Con la gente che insegue e insulta i capataz in fuga da via Bellerio sulle berline blu (per cui hanno venduto l’anima) si conclude la parabola della Lega, nata contro i ladroni e diventata più ladrona ancora.

Umberto Bossi era finito molto prima, da quando le sanguisughe in camicia verde lo portavano in giro, penoso monumento al suo passato, e alle sue spalle battevano cassa. Su certi finanziamenti non proprio limpidi anche il senatur dovrà qualche spiegazione (e pure sulla colpevole debolezza verso insaziabili figli e cerchi magici). Mentre però si allontana con lo sguardo perso dietro i vetri dell’auto schizzati di pioggia (la stessa immagine del Berlusconi cacciato del 12 novembre), incommensurabile appare la distanza tra lo scaltro inventore della messinscena padana e certi suoi emuli senza arte né parte, girovaghi dalle facce stravaganti miracolati con poltrone di governo e facoltà di arraffare qua e là.

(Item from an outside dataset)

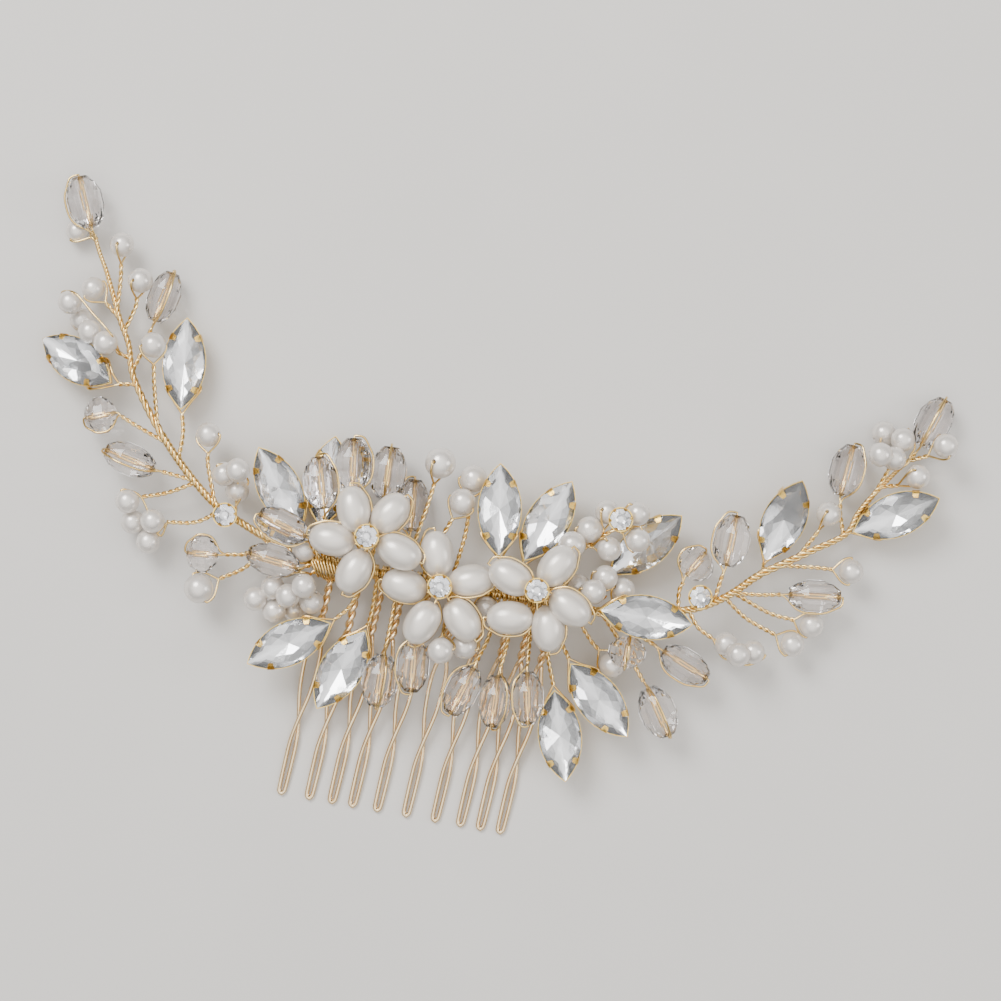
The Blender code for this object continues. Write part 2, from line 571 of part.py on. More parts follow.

Del futuro che attende l’ex movimento del cappio finito nel cappio ci sarà tempo di parlare (a ingaggiare quelli meno sputtanati ci sarà sempre il miliardario bunga bunga). Ma sull’avvenire che attende la compagnia dei partiti foraggiati con miliardi pubblici c’è poco da dubitare. “Tra sei mesi ci spediranno a casa con i forconi”, dice un tesoriere che non vuole finire come Lusi e Belsito. Non ci si rende conto che la corruzione della politica può mandare in malora la democrazia.

Come minimo occorre una legge che metta fine allo scandalo dei rimborsi elettorali gonfiati. Il Parlamento non l’approverà mai senza un deciso intervento del Quirinale. Occorre un messaggio alla nazione. I moniti non servono più.